O Chimarrão e a Vida
Andei cismando outro dia de conceituar a vida. Insistente pergunta acompanhou-me dias a fio: “O que é vida?”
Procurei explicação na fala de meus filhos e do marido. Embora não explicassem, disseram-me o que fazer com ela: “... vida é algo prá ser bem aproveitado”.
Insatisfeita continuei a procura da resposta. No domingo, pensei, quem sabe hoje no sermão do padre. Que nada!
-Vida é um mistério! Afirmou o senhor vigário. Ao invés de aquietar-me, contribuiu para aumentar minha inquietação!
Preciso encontrar algo mais claro, convincente que me aquiete a alma. Com minha terapeuta "psicologizei"., filosofei, devaneei. Penso que a vida é um rio.
Eu sou o leito. A vida, a água que neste leito corre.
As vezes, o dono das terras, por onde corre o rio pode desejar estreitar as comportas e, eu, o leito do rio, preciso aprender a me acostumar, aceitar, satisfazer-me mesmo quando apenas um pequeno filete de água corre pelo rio.
Afinal, também há no rio, momentos em que as comportas se abrem e a água da vida jorra em abundância. Faz verdejar suas margens. E, o sol vem banhar-se em suas águas cristalinas.
Então, vida é isso? Movimento incerto, ou certo. Talvez seja! É preciso estar atenta, para saber mergulhar conforme a profundidade do momento?!
Gostei da idéia. Não totalmente! Algumas dúvidas continuaram povoando meu pensamento, assim como a pergunta que não se cansou de me importunar: o que é vida?

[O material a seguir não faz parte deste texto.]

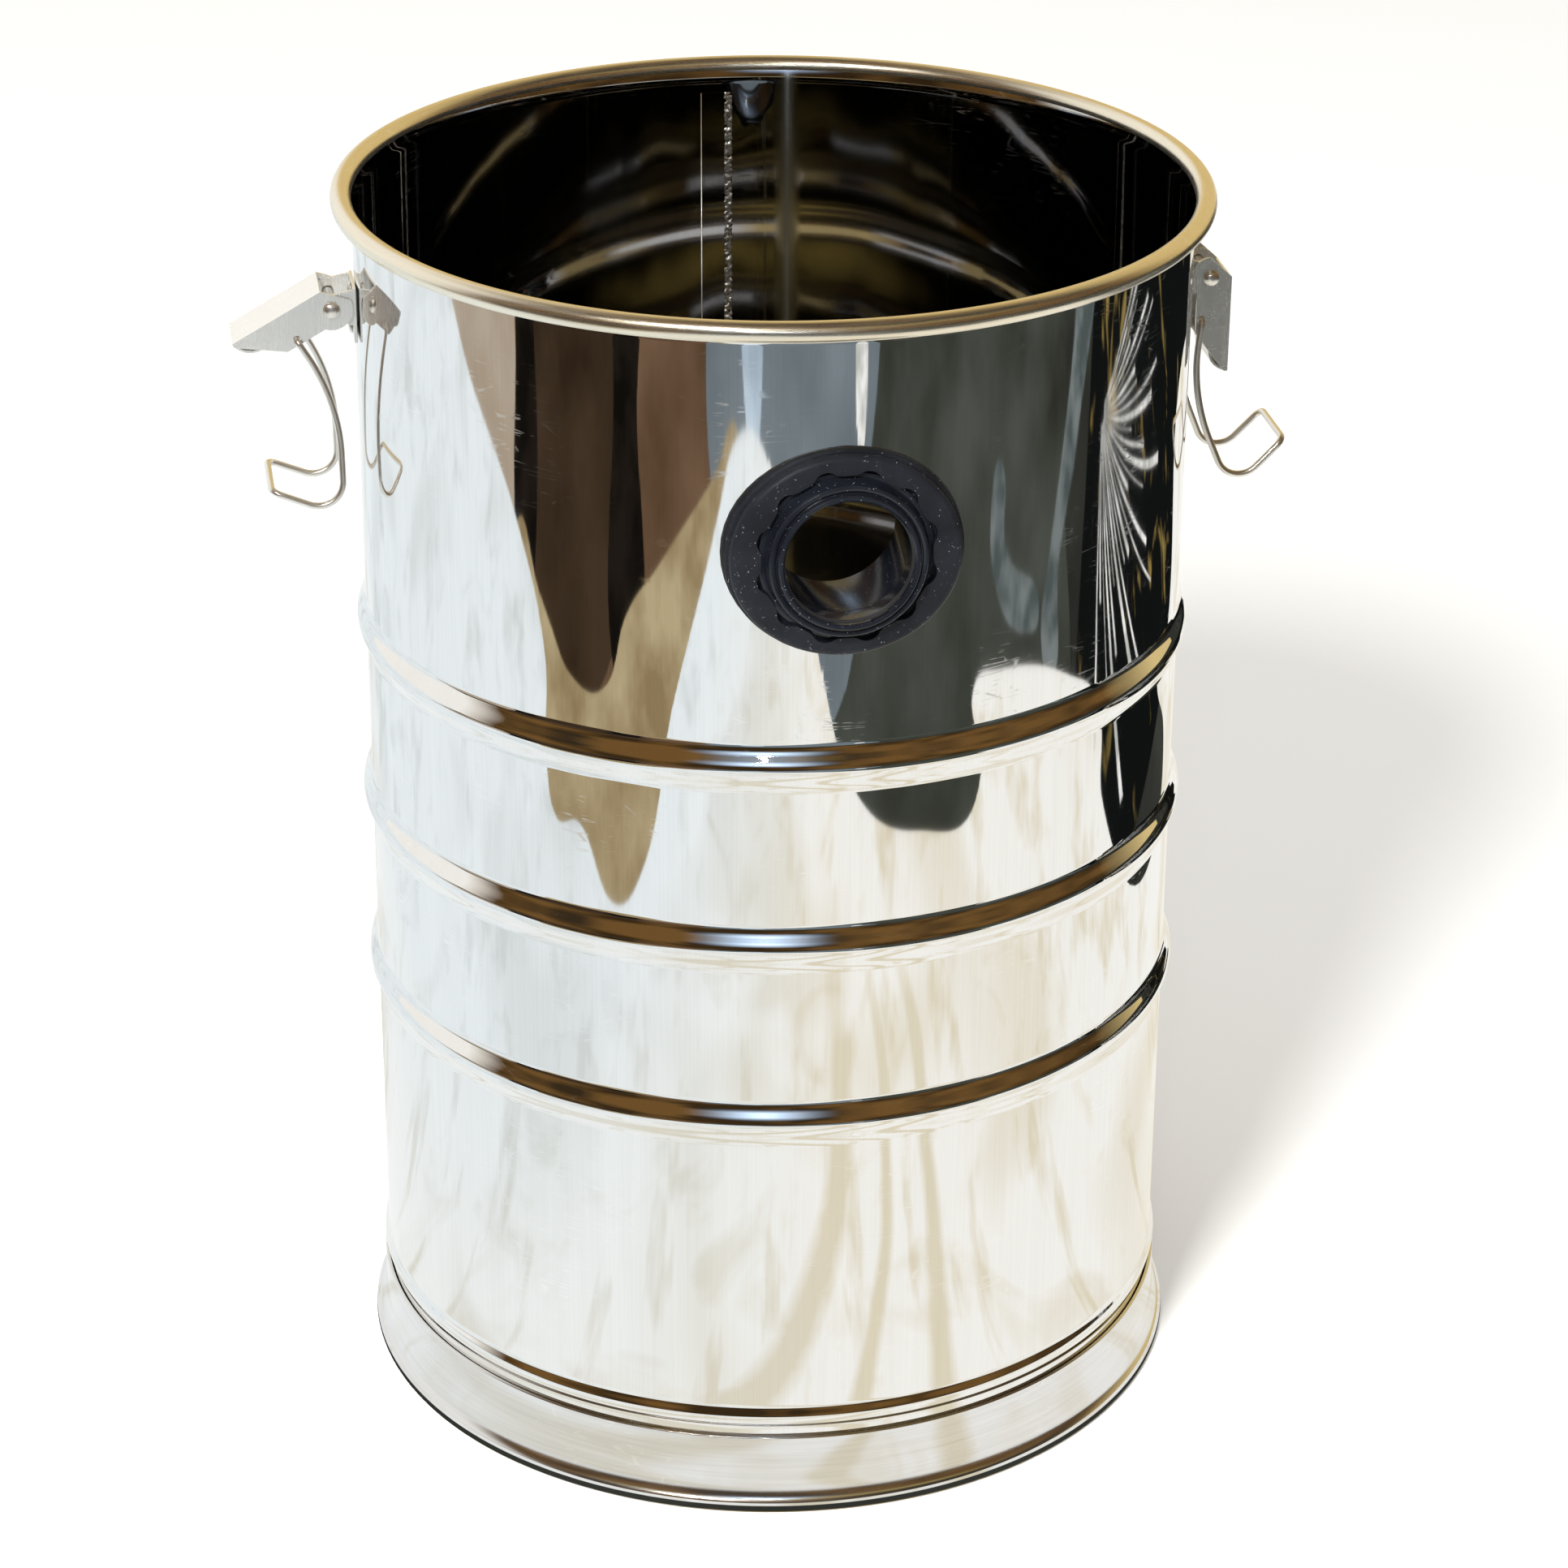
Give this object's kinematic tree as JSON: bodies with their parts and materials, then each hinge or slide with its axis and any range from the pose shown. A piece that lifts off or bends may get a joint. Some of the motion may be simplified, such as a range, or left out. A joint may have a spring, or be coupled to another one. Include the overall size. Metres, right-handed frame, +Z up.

Em meu íntimo, fervilhavam idéias e junto a estas, a idéia de prazer, que rima com sorver...
Sorver, que embora não rime, tem tudo a ver com chimarrão. Especialmente, prá gente do sul, em meados de setembro.
Assim, numa bela manhã quando o sabiá assoviou na minha janela, a resposta veio e, veio pronta a explicação: O que é vida?
A vida é como o chimarrão!
Vida é para ser sorvida gole a gole, sentir todo sabor que cada gole oferece.
Se for depressa, perde-se o prazer do momento, corre-se o risco de queimar a garganta.
Se for muito devagar, esfria, perde o sabor. Morno, fica insosso.
O segredo talvez esteja em saber curtir o seu próprio ritmo. Dar o devido tempo que cada gole merece.
O chimarrão ao ser saboreado com prazer, junto a cada gole permite curtir, sentir todas as emoções que fazem parte de uma roda de chimarrão.
O calor da cuia aquecendo as mãos.
O sabor do amargo que faz refletir sobre a lida e, vai destravando a língua pr'uma prosa sincera, as vezes, verdadeira abertura de coração.
O chimarrão compromete.
Uma vivência concreta de solidariedade, de partilha.
A troca da cuia entre as mãos, bem mais que um simples gesto, um selo invisível de cumplicidade.
Vidas se entrelaçam. Idéias se questionam. Sonhos se enroscam. I Assim como se fundem ideais e sentimentos se intricam, também as dores são partilhadas, enquanto a cuia aquece, passando de mão em mão.
Teria realmente, algo a ver com o que é a vida, esta cultura popular? Este costume da gente simples da campanha, que em agradável companhia, faz verdadeira filosofia, ao apreciar a vida numa roda de chimarrão?!